--- begin RECORDED INFORMATION ---

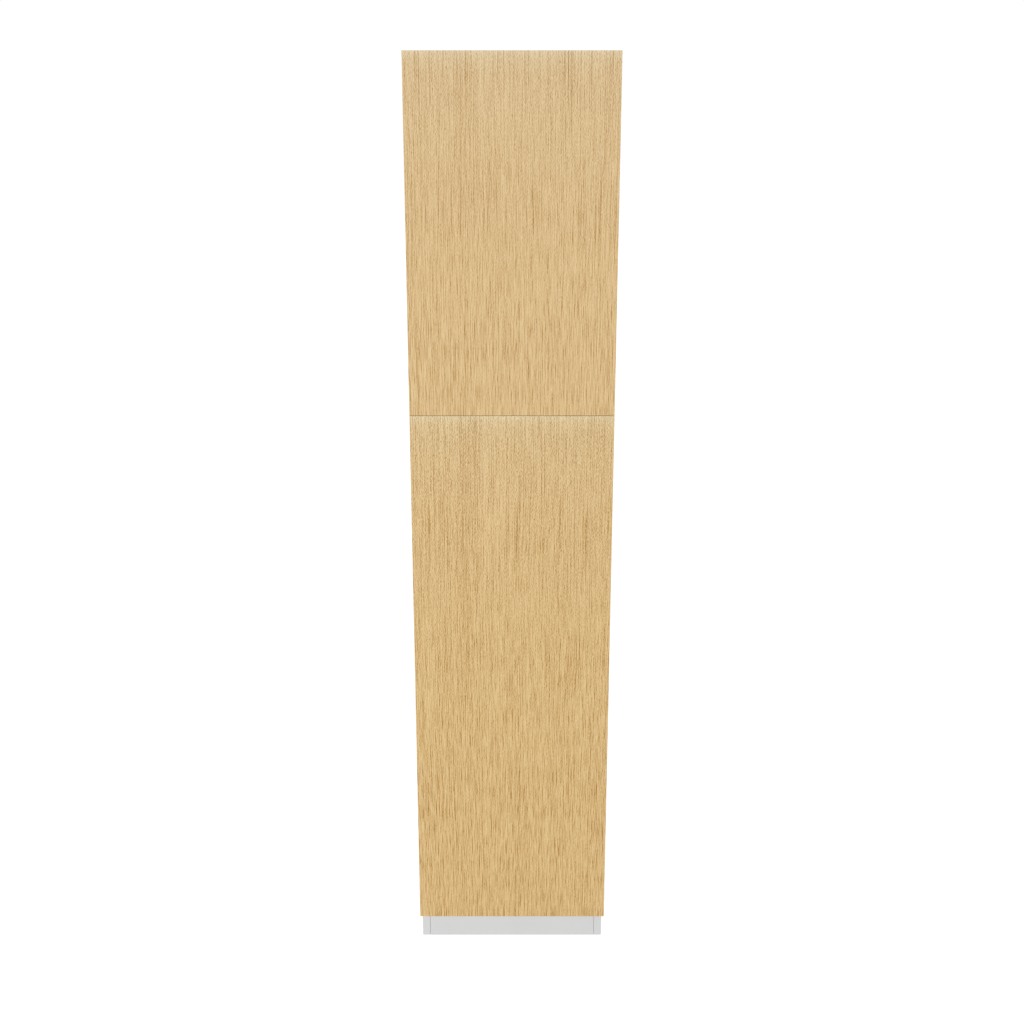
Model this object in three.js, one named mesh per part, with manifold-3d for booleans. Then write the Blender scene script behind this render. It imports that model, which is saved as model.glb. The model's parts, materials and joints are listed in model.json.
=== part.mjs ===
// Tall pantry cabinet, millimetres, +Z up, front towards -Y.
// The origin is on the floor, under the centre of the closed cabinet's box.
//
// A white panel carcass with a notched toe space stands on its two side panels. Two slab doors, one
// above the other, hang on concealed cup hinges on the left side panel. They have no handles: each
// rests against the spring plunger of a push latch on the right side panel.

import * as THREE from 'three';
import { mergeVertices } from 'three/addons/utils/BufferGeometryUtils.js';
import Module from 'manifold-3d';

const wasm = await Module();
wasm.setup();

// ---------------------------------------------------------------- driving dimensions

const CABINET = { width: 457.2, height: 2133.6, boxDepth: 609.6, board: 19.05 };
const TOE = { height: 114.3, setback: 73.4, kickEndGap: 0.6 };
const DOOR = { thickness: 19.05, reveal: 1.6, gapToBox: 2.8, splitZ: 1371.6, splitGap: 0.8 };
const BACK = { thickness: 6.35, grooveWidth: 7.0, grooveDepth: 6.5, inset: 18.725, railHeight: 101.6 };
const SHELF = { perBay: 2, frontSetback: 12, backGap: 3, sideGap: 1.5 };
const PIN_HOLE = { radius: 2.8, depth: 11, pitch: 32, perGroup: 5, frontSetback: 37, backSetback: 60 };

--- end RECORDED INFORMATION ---

Only the count is wanted: report how many lines of the material above hold the word "manifold".

2